Directions: Write out the listing in full, matching it word for word.

------

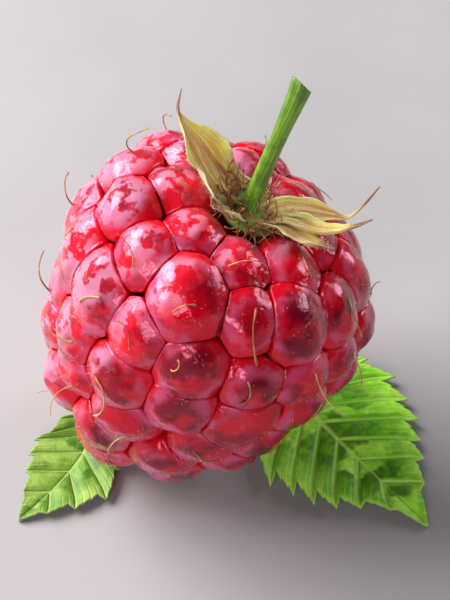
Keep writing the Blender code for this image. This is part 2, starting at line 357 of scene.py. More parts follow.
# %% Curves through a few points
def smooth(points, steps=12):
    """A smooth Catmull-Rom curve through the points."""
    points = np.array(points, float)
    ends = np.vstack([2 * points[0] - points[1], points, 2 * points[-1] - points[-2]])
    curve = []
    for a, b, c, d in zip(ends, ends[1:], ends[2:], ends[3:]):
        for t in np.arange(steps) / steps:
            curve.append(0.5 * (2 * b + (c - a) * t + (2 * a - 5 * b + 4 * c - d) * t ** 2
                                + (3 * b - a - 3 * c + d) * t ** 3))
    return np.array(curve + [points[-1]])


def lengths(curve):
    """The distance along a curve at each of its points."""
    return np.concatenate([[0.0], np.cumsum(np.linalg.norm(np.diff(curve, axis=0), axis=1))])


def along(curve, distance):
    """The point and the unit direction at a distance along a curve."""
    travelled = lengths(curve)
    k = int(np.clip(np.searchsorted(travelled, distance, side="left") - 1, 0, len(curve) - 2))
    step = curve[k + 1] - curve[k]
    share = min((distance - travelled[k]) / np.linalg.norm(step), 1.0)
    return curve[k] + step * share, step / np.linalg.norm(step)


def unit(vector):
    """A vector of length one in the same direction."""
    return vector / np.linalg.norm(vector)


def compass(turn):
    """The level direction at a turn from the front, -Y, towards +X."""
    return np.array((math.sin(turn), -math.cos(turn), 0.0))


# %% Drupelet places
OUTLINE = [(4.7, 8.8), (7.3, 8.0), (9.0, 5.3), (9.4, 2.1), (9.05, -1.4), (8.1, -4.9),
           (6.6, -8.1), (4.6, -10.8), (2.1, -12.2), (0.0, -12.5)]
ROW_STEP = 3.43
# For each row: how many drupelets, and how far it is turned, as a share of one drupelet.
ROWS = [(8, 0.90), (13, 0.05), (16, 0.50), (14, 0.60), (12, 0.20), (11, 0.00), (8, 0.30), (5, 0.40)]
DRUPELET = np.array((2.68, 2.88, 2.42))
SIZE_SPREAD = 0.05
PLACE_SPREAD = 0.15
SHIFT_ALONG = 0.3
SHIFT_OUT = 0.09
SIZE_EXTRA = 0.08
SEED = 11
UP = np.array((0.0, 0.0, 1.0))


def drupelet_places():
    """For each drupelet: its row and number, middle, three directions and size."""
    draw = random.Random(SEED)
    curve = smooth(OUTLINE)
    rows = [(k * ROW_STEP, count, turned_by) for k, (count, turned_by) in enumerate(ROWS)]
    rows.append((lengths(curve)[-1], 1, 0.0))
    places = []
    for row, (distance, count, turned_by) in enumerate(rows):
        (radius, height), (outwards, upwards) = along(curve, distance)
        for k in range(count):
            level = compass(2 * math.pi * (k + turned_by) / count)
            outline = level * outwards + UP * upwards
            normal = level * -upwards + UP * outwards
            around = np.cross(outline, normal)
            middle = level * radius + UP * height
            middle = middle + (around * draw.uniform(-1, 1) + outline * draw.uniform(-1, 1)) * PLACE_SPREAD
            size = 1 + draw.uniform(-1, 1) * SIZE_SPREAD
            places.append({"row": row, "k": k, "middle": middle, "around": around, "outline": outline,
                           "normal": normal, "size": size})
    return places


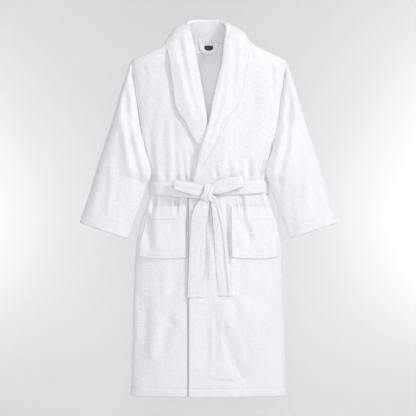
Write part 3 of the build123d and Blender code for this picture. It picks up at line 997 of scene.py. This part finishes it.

------

Response to this exercise:
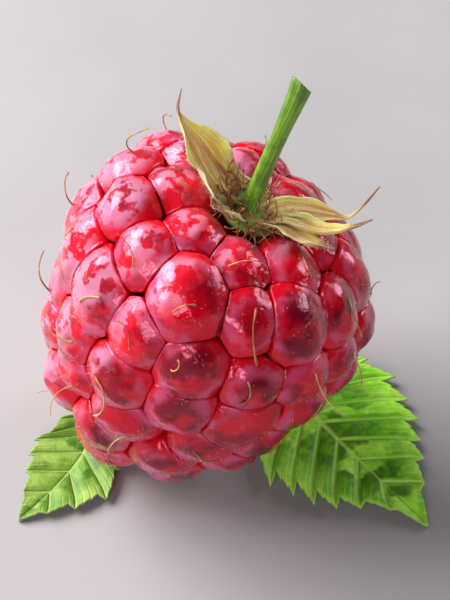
Keep writing the Blender code for this image. This is part 2, starting at line 357 of scene.py. More parts follow.
# %% Curves through a few points
def smooth(points, steps=12):
    """A smooth Catmull-Rom curve through the points."""
    points = np.array(points, float)
    ends = np.vstack([2 * points[0] - points[1], points, 2 * points[-1] - points[-2]])
    curve = []
    for a, b, c, d in zip(ends, ends[1:], ends[2:], ends[3:]):
        for t in np.arange(steps) / steps:
            curve.append(0.5 * (2 * b + (c - a) * t + (2 * a - 5 * b + 4 * c - d) * t ** 2
                                + (3 * b - a - 3 * c + d) * t ** 3))
    return np.array(curve + [points[-1]])


def lengths(curve):
    """The distance along a curve at each of its points."""
    return np.concatenate([[0.0], np.cumsum(np.linalg.norm(np.diff(curve, axis=0), axis=1))])


def along(curve, distance):
    """The point and the unit direction at a distance along a curve."""
    travelled = lengths(curve)
    k = int(np.clip(np.searchsorted(travelled, distance, side="left") - 1, 0, len(curve) - 2))
    step = curve[k + 1] - curve[k]
    share = min((distance - travelled[k]) / np.linalg.norm(step), 1.0)
    return curve[k] + step * share, step / np.linalg.norm(step)


def unit(vector):
    """A vector of length one in the same direction."""
    return vector / np.linalg.norm(vector)


def compass(turn):
    """The level direction at a turn from the front, -Y, towards +X."""
    return np.array((math.sin(turn), -math.cos(turn), 0.0))


# %% Drupelet places
OUTLINE = [(4.7, 8.8), (7.3, 8.0), (9.0, 5.3), (9.4, 2.1), (9.05, -1.4), (8.1, -4.9),
           (6.6, -8.1), (4.6, -10.8), (2.1, -12.2), (0.0, -12.5)]
ROW_STEP = 3.43
# For each row: how many drupelets, and how far it is turned, as a share of one drupelet.
ROWS = [(8, 0.90), (13, 0.05), (16, 0.50), (14, 0.60), (12, 0.20), (11, 0.00), (8, 0.30), (5, 0.40)]
DRUPELET = np.array((2.68, 2.88, 2.42))
SIZE_SPREAD = 0.05
PLACE_SPREAD = 0.15
SHIFT_ALONG = 0.3
SHIFT_OUT = 0.09
SIZE_EXTRA = 0.08
SEED = 11
UP = np.array((0.0, 0.0, 1.0))


def drupelet_places():
    """For each drupelet: its row and number, middle, three directions and size."""
    draw = random.Random(SEED)
    curve = smooth(OUTLINE)
    rows = [(k * ROW_STEP, count, turned_by) for k, (count, turned_by) in enumerate(ROWS)]
    rows.append((lengths(curve)[-1], 1, 0.0))
    places = []
    for row, (distance, count, turned_by) in enumerate(rows):
        (radius, height), (outwards, upwards) = along(curve, distance)
        for k in range(count):
            level = compass(2 * math.pi * (k + turned_by) / count)
            outline = level * outwards + UP * upwards
            normal = level * -upwards + UP * outwards
            around = np.cross(outline, normal)
            middle = level * radius + UP * height
            middle = middle + (around * draw.uniform(-1, 1) + outline * draw.uniform(-1, 1)) * PLACE_SPREAD
            size = 1 + draw.uniform(-1, 1) * SIZE_SPREAD
            places.append({"row": row, "k": k, "middle": middle, "around": around, "outline": outline,
                           "normal": normal, "size": size})
    return places


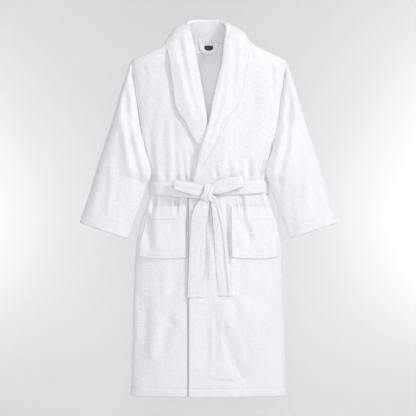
Write part 3 of the build123d and Blender code for this picture. It picks up at line 997 of scene.py. This part finishes it.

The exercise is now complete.